--- TASK OBJECTIVE ---
Retype everything from the line that contains "for (let i = 0; i < fineChainCount;" down to the line that contains "for node in", inclusive, without altering or adding anything.

--- EXERCISE MATERIAL ---

----

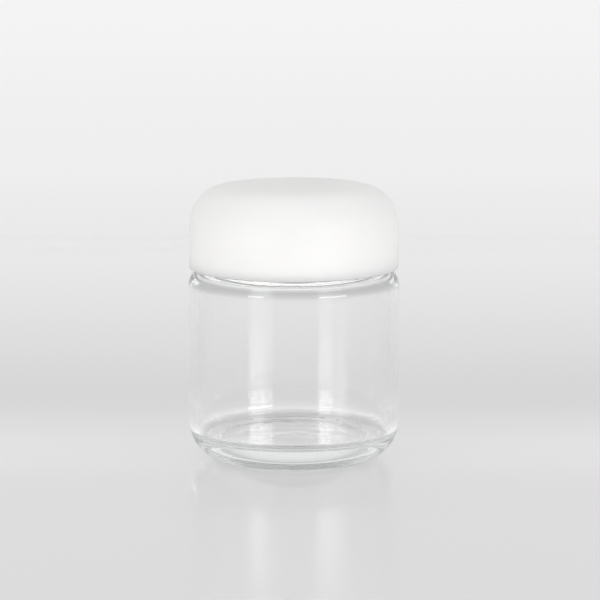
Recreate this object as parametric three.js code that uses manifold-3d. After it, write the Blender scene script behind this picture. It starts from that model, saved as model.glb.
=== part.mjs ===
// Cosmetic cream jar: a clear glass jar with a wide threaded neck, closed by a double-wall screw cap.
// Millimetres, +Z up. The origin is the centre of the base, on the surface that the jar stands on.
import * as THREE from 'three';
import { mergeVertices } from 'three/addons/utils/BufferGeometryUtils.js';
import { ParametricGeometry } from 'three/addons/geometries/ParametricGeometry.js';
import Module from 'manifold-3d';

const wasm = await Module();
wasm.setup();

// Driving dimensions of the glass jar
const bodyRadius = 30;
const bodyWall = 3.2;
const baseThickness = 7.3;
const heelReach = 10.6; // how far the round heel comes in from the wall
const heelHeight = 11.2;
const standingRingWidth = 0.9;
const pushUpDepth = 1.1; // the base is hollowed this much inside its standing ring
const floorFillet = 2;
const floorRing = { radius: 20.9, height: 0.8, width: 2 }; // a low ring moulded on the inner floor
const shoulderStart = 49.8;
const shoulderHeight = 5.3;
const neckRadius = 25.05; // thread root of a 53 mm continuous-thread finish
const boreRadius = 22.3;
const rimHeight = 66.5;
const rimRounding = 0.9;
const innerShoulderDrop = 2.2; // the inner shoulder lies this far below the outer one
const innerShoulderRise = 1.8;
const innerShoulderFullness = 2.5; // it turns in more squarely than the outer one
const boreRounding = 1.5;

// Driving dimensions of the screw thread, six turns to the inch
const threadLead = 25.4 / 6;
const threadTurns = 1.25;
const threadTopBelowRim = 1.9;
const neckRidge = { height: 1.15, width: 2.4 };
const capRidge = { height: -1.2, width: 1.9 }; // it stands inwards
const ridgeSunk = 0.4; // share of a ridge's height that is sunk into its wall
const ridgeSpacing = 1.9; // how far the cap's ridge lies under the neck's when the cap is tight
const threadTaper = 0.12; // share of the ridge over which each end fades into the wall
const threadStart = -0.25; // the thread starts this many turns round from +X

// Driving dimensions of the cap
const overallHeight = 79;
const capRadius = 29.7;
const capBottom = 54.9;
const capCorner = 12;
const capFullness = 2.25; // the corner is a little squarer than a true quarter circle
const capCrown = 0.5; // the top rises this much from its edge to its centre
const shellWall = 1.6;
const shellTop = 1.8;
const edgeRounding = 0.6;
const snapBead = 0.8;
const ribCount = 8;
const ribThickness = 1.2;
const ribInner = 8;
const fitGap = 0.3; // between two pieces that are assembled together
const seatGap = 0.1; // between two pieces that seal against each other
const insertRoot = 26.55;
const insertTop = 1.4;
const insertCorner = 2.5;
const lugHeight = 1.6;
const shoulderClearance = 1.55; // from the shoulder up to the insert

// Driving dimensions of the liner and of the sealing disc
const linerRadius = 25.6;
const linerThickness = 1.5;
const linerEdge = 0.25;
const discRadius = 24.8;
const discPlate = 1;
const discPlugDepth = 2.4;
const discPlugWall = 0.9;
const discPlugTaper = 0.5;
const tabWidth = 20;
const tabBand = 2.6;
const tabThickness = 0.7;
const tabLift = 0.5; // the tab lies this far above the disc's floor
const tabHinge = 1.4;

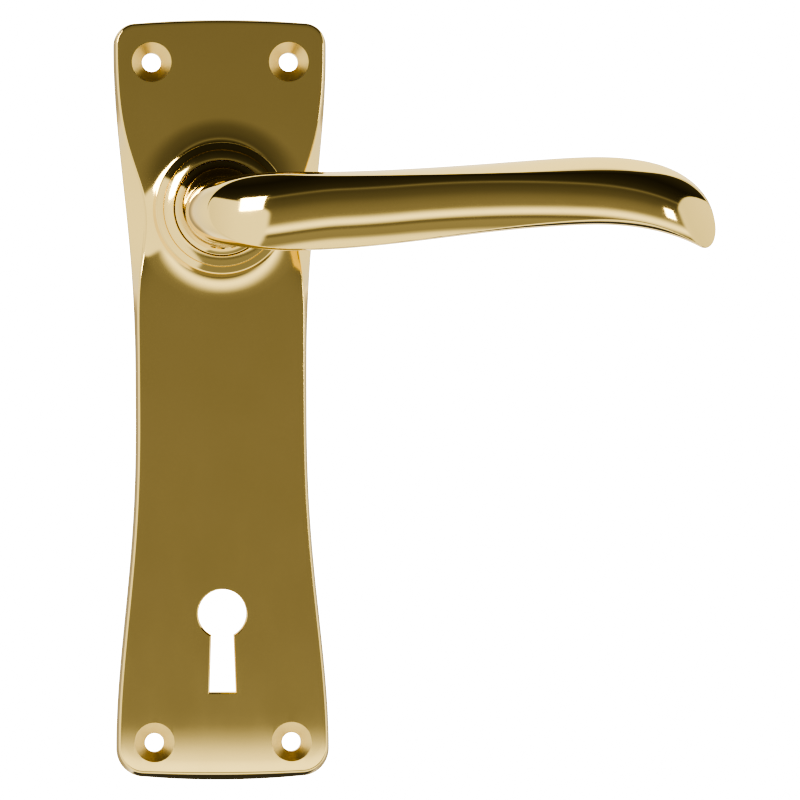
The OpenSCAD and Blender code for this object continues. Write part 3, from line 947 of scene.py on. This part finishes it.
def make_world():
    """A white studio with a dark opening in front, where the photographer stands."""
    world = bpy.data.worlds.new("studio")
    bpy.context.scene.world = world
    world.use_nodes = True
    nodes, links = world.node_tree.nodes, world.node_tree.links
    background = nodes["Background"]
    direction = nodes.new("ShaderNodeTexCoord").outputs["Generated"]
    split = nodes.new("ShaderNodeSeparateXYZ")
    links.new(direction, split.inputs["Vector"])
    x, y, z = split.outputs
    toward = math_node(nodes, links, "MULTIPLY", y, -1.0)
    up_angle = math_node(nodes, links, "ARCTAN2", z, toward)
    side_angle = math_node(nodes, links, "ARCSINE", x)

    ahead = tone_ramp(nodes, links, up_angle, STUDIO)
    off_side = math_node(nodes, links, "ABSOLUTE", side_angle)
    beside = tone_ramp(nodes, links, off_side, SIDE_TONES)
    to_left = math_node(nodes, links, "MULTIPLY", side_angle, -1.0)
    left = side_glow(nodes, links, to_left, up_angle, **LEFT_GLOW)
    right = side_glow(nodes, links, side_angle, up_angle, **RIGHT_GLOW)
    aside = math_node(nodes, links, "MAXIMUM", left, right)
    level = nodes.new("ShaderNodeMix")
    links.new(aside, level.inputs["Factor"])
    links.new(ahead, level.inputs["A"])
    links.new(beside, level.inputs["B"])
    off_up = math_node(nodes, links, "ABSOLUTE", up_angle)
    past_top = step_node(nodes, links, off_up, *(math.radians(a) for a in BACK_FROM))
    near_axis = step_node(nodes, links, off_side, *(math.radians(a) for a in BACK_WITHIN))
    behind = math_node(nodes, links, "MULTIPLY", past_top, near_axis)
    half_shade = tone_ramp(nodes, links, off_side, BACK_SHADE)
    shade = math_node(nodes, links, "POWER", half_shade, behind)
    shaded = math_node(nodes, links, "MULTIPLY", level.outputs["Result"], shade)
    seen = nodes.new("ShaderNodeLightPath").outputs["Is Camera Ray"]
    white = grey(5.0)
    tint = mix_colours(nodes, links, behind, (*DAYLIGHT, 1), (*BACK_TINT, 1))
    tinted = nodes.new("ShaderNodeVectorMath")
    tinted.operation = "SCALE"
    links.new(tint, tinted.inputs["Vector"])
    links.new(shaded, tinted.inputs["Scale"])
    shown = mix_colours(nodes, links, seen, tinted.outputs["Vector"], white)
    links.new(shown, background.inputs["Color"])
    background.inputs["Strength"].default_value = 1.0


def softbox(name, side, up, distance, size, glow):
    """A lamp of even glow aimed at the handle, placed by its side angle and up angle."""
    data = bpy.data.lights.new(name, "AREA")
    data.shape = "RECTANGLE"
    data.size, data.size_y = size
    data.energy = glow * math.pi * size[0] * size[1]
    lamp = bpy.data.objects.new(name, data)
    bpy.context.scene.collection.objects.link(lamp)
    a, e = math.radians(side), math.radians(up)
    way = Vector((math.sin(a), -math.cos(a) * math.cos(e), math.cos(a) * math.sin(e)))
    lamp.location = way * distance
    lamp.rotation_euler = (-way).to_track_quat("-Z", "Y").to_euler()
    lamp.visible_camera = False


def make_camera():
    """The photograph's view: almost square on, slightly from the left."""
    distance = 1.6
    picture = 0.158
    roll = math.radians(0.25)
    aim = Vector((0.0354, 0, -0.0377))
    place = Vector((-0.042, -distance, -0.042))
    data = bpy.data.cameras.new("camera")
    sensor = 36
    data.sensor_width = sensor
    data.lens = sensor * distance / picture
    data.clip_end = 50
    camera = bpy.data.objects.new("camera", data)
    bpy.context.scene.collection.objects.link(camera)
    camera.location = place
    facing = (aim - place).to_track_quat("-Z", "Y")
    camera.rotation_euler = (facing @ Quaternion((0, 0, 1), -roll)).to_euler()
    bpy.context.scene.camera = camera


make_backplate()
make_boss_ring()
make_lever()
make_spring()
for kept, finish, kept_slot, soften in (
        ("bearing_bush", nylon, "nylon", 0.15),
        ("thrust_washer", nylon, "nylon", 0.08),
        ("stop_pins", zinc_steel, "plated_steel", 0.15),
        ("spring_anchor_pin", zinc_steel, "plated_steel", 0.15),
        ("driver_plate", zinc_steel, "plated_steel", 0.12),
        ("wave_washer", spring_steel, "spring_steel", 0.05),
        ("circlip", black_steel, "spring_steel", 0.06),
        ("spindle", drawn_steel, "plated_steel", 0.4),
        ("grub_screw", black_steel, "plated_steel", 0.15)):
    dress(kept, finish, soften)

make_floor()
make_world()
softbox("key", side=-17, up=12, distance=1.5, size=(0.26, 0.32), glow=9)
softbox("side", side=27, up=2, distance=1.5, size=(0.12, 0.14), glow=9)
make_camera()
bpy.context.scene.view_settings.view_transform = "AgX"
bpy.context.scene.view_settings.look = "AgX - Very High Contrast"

----

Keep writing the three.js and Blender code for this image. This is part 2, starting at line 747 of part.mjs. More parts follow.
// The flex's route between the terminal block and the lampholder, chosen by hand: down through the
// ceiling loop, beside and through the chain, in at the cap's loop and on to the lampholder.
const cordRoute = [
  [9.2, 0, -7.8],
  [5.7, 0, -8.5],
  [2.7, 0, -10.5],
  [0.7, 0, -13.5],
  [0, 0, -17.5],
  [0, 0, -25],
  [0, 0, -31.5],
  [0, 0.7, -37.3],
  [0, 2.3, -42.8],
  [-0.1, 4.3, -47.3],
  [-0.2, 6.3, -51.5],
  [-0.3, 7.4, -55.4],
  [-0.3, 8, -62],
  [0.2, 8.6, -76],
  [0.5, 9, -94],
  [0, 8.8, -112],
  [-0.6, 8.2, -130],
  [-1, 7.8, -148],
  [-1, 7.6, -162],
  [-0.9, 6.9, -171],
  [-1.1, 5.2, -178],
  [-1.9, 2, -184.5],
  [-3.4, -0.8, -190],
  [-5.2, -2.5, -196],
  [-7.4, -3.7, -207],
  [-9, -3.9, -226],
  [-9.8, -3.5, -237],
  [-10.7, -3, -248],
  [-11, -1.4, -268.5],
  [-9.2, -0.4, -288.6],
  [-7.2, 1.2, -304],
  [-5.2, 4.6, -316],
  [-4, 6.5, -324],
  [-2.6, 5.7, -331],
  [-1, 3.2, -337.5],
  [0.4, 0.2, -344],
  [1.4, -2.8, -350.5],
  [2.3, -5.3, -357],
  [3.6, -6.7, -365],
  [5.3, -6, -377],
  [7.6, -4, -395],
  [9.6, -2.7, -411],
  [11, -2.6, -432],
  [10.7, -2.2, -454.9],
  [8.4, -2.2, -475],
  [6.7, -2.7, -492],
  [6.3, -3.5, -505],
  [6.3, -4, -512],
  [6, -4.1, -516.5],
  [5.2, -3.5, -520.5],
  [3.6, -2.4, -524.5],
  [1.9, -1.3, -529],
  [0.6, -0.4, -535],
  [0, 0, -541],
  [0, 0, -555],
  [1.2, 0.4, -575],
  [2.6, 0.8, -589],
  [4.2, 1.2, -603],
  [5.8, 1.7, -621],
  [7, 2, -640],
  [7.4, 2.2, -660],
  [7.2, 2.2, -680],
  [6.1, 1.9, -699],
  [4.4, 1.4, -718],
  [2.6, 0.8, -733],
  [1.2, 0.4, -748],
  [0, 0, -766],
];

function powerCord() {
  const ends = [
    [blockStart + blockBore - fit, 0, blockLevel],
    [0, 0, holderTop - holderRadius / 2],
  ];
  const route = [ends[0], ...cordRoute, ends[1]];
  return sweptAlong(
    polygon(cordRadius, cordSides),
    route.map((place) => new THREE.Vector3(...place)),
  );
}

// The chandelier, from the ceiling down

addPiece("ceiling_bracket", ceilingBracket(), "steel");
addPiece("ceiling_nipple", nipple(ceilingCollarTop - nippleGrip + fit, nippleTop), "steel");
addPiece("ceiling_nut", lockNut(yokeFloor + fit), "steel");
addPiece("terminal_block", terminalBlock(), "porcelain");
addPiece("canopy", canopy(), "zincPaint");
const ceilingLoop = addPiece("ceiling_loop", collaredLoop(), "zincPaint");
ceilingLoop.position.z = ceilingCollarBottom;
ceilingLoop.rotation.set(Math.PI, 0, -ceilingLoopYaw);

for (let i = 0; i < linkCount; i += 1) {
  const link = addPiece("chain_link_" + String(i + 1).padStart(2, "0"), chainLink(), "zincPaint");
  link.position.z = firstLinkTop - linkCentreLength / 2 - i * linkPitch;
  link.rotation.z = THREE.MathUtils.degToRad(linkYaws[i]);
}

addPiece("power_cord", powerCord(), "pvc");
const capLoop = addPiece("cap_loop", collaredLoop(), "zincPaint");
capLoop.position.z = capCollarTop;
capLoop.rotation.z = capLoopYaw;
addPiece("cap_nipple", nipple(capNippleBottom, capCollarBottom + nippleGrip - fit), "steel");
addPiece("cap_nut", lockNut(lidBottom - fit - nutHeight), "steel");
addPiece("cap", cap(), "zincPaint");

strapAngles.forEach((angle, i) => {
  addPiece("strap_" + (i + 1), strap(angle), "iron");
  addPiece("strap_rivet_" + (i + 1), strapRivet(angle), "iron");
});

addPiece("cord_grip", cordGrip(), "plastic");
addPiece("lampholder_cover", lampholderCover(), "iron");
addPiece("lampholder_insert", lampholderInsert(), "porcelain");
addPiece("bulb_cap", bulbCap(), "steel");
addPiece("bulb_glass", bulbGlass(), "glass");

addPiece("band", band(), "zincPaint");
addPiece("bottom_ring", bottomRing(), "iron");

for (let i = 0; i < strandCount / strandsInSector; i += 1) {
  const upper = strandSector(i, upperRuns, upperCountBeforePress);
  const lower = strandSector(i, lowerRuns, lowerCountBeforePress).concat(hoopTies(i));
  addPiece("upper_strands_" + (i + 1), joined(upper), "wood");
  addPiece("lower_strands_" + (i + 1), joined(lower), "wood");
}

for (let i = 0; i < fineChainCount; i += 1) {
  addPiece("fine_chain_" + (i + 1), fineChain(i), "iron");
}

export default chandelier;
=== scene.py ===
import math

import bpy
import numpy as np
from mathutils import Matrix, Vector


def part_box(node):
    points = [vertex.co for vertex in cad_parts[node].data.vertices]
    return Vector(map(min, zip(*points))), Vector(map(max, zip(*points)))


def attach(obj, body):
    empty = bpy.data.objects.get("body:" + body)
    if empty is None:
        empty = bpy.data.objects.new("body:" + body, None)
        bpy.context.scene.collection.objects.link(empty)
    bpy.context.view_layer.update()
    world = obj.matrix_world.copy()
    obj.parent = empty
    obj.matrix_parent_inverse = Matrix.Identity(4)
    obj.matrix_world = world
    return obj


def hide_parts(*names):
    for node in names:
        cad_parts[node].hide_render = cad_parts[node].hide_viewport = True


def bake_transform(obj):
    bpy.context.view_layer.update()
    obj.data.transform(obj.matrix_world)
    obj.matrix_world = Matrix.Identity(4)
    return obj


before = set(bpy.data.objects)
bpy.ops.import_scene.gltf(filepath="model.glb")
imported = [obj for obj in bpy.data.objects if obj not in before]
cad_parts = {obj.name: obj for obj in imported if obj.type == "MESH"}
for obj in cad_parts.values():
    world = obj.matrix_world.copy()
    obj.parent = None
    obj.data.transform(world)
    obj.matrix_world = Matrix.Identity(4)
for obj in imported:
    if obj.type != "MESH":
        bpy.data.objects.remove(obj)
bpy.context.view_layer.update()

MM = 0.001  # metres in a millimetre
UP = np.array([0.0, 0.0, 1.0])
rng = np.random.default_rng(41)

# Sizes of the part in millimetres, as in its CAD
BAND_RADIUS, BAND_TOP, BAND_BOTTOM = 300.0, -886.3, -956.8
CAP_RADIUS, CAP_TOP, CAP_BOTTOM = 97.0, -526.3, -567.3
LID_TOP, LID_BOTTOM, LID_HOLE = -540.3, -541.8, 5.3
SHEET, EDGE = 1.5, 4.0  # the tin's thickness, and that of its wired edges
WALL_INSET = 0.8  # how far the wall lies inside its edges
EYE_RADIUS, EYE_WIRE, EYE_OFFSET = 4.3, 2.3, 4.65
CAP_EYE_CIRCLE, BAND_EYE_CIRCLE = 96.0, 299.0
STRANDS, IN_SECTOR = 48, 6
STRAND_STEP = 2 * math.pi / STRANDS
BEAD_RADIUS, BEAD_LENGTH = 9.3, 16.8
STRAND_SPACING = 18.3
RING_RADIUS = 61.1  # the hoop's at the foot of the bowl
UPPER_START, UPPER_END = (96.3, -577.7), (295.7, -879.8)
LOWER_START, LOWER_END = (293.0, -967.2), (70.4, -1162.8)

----

--- SOLUTION FOR THIS EXERCISE ---
for (let i = 0; i < fineChainCount; i += 1) {
  addPiece("fine_chain_" + (i + 1), fineChain(i), "iron");
}

export default chandelier;
=== scene.py ===
import math

import bpy
import numpy as np
from mathutils import Matrix, Vector


def part_box(node):
    points = [vertex.co for vertex in cad_parts[node].data.vertices]
    return Vector(map(min, zip(*points))), Vector(map(max, zip(*points)))


def attach(obj, body):
    empty = bpy.data.objects.get("body:" + body)
    if empty is None:
        empty = bpy.data.objects.new("body:" + body, None)
        bpy.context.scene.collection.objects.link(empty)
    bpy.context.view_layer.update()
    world = obj.matrix_world.copy()
    obj.parent = empty
    obj.matrix_parent_inverse = Matrix.Identity(4)
    obj.matrix_world = world
    return obj


def hide_parts(*names):
    for node in names:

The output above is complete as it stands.